OK. What an uncommon notice. Most books manage to invoke trademarked names without conspicuously attaching the trademark symbol every time they do it. They also somehow manage to do so without printing a trademark policy.

This publication is designed to provide accurate and authoritative information in regard to the subject matter covered. It is sold with the understanding that neither the author nor the publisher is engaged in rendering legal, accounting, securities trading, or other professional services. If legal advice or other expert assistance is required, the services of a competent professional person should be sought.

—From a Declaration of Principles Jointly Adopted by a Committee of the American Bar Association and a Committee of Publishers and Associations

What is this doing here? I’ve read books written by lawyers, judges, legal scholars, and law professors and have never seen this “Declaration of Principles”. Are all these other people unprincipled bastards? Steven Rosenbaum, in his own bio, doesn’t even claim to be a lawyer. Why should he be worried that people will construe his publication as “rendering legal, accounting” and a myriad of other services? Should I start including a “Neither the author (Books, Libs, Scripts) nor the publisher (WordPress) is engaged in rendering advice on flying, going near a black hole, staring at a supernova, or other astrophysical services” notice on my various blog entries also? I’m not a physicist, but that’s all the more reason to include such a disclaimer, right?


This is a copyrighted work and The McGraw-Hill Companies, Inc. (“McGraw-Hill”) and its licensors reserve all rights in and to the work. Use of this work is subject to these terms. Except as permitted under the Copyright Act of 1976 and the right to store and retrieve one copy of the work, you may not decompile, disassemble, reverse engineer, reproduce, modify, create derivative works based upon, transmit, distribute, disseminate, sell, publish or sublicense the work or any part of it without McGraw-Hill’s prior consent. You may use the work for your own noncommercial and personal use; any other use of the work is strictly prohibited. Your right to use the work may be terminated if you fail to comply with these terms.

Didn’t Steven Rosenbaum already use the same terms to claim his rights? Did his publisher think that his notice was too pithy? Is it for pedagogical reasons that things need to be said (at least) twice?
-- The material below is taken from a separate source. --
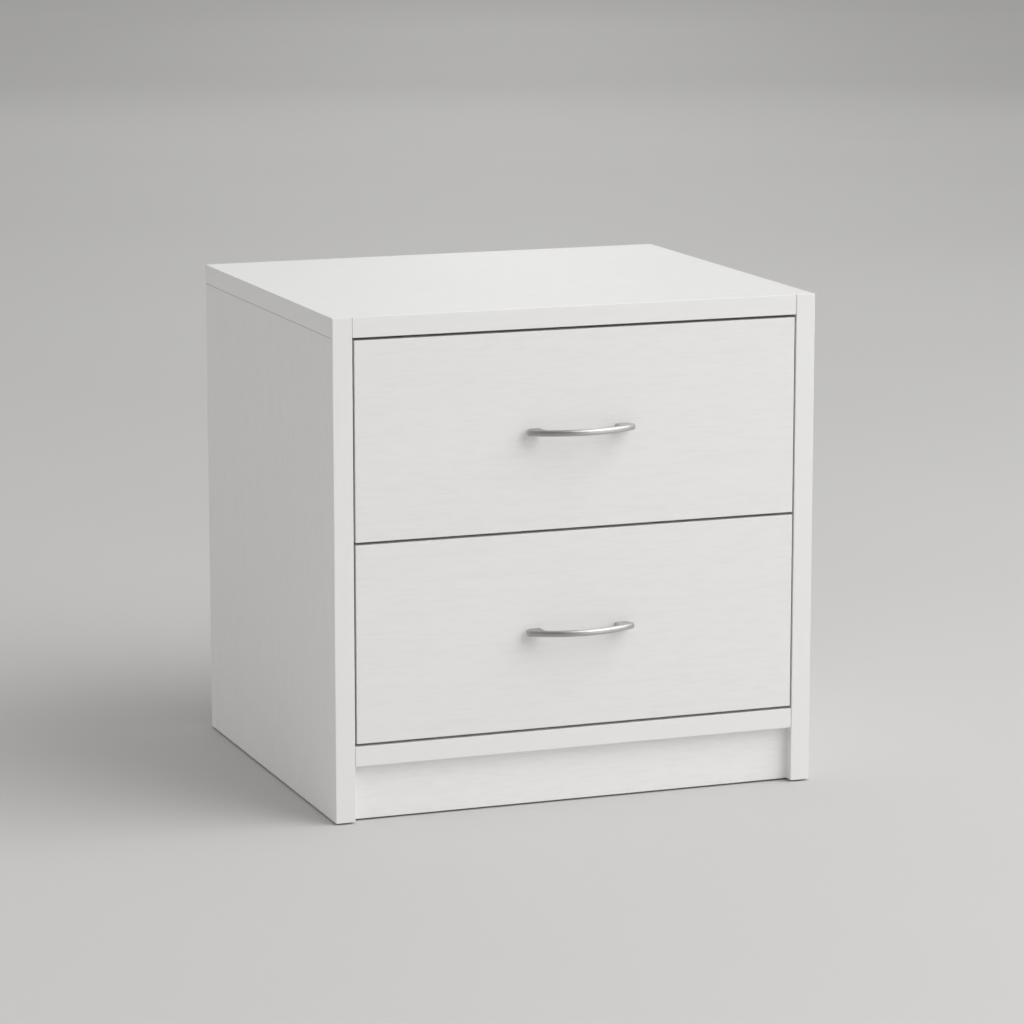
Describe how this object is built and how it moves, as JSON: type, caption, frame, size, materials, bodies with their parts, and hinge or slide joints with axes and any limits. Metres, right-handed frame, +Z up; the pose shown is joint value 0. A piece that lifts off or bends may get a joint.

THE WORK IS PROVIDED “AS IS.” McGRAW-HILL AND ITS LICENSORS MAKE NO GUARANTEES OR WARRANTIES AS TO THE ACCURACY, ADEQUACY OR COMPLETENESS OF OR RESULTS TO BE OBTAINED FROM USING THE WORK, INCLUDING ANY INFORMATION THAT CAN BE ACCESSED THROUGH THE WORK VIA HYPERLINK OR OTHERWISE, AND EXPRESSLY DISCLAIM ANY WARRANTY, EXPRESS OR IMPLIED, INCLUDING BUT NOT LIMITED TO IMPLIED WARRANTIES OF MERCHANTABILITY OR FITNESS FOR A PARTICULAR PURPOSE. McGraw-Hill and its licensors do not warrant or guarantee that the functions contained in the work will meet your requirements or that its operation will be uninterrupted or error free. Neither McGraw-Hill nor its licensors shall be liable to you or anyone else for any inaccuracy, error or omission, regardless of cause, in the work or for any damages resulting therefrom. McGraw-Hill has no responsibility for the content of any information accessed through the work. Under no circumstances shall McGraw-Hill and/or its licensors be liable for any indirect, incidental, special, punitive, consequential or similar damages that result from the use of or inability to use the work, even if any of them has been advised of the possibility of such damages. This limitation of liability shall apply to any claim or cause whatsoever whether such claim or cause arises in contract, tort or otherwise.